Team GB – who won an historic bronze at London 2012 and a silver at last year’s world championships – qualified fifth for tonight’s team final in Rio.

Wilson, part of a five-man team alongside household names Louis Smith and Max Whitlock, Kristian Thomas and Brinn Bevan, scored 268.670 on the apparatus, with China, United States, Russia and Japan ahead of them.

Twenty-year-old Wilson contributed significantly in the all-around, horizontal bar and rings competitions; qualifying for the individual finals of the first two later this week.

Wilson – who trains at the Leeds Gymnastics Club – scored 89.240 in the all-around qualification, the fifth highest mark of the day.

And he also impressed on the rings with a score of 14.941 and on the horizontal bar with a mark of 15.500, the second best score of the competition which bodes well for his medal chances later in the week.

Wilson showed at the Commonwealth Games in Glasgow two years ago that he can produce strong performances across a week of competition, following up his contribution to the gold medal won by England in the team event with a gold in the horizontal bar, a silver in the parallel bars and a bronze in the individual all-round.

And Saturday’s taster in the Rio Olympic Park has left him hungry for more.

“I’m loving every second of it and I’m focussing on enjoying myself,” said Wilson.

“All I was focussing on was my gymnastics and what I can do.

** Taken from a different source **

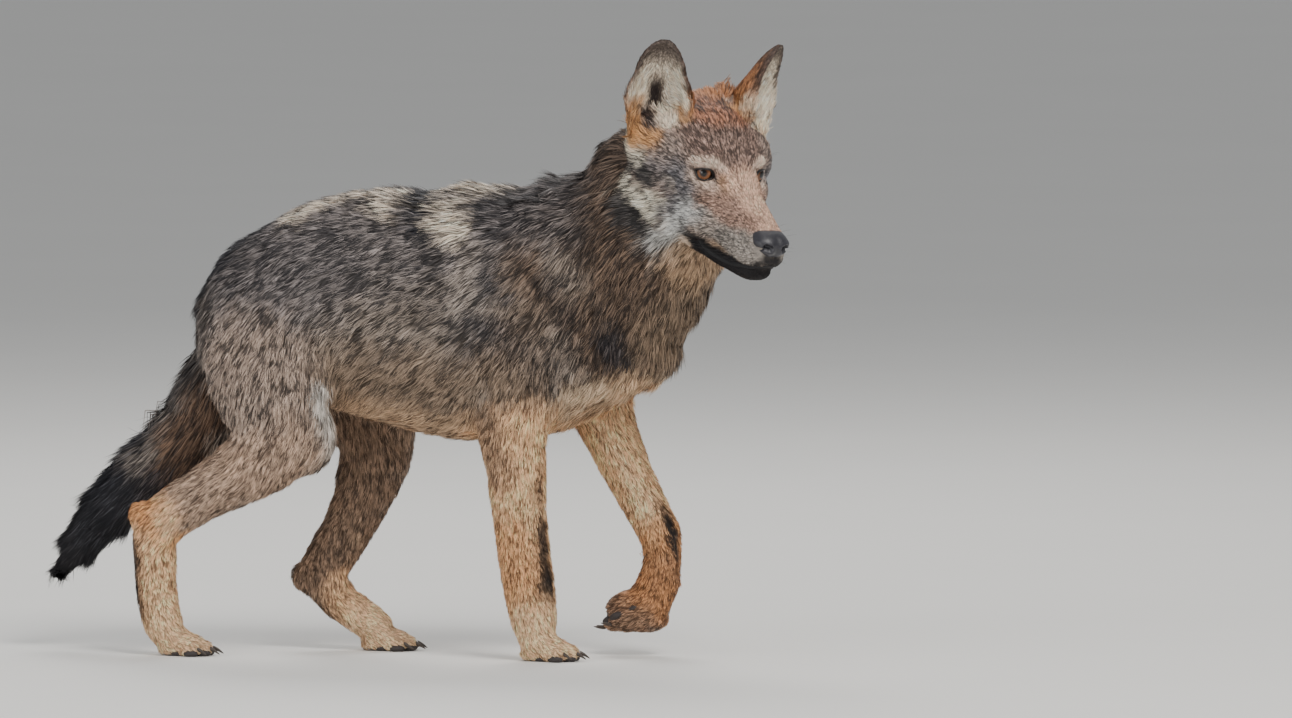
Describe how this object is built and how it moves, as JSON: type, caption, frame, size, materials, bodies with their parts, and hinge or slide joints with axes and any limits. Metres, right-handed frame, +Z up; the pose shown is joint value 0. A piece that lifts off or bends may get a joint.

I had a couple of little wobbles, but all in all it was very consistent and clean.

“Things do happen in events, things can go wrong, but you just have to keep focussed.

“We’ve trained all our lives for this competition, so I’m not going to let anything get in the way of that.”

The team final – which also includes Brazil, Ukraine and Germany – begins at 8pm UK time tonight and is scheduled to run until midnight.

Whitlock and Smith limbered up for a potential gold medal showdown on the men’s pommel horse by leading Great Britain into the final.

The pair produced an impressive series of performances to guarantee a place in tonight’s final, with Whitlock leading on both pommel and floor with one round of the qualification process still to be 
completed.

Great Britain are fancied to at least match their team bronze in London 2012 while one of Whitlock or Smith is set to get the chance to claim the nation’s first Olympic gymnastics gold when they go head to head on their favoured apparatus in the individual competition.

Having already made history by being crowned Britain’s first men’s individual world champion last year, Whitlock said: “I’m happy with what I’ve done – the team has pulled together really well and I’m really pleased to have come up first in the floor and pommel.

“This is probably one of the strongest teams we’ve ever had and the 2015 World Championships when we came second to China really proved that.

“We need to use the experience we’ve got and go out there and enjoy it.”

Smith – the most decorated member of Britain’s gymnastics team having won bronze in the team event four years ago, and a bronze and a silver in the pommel horse over the last two Games – scored marginally behind his rival on the pommel with 15.700 against Whitlock’s 15.800, but said he was pleased with his display.

Smith said: “Exuding confidence affects a lot of things – it affects my confidence, the team’s confidence, the judges.

“When you go out to do a warm up before your routine, even that’s important because the judges are looking at you.

“If you smash your warm up they’re going to think that you’re on form.

“We all felt good. We do enough training in the gym where you walk out, and yes you’re nervous, but 90 per cent of the feeling is that you’re going to smash it.”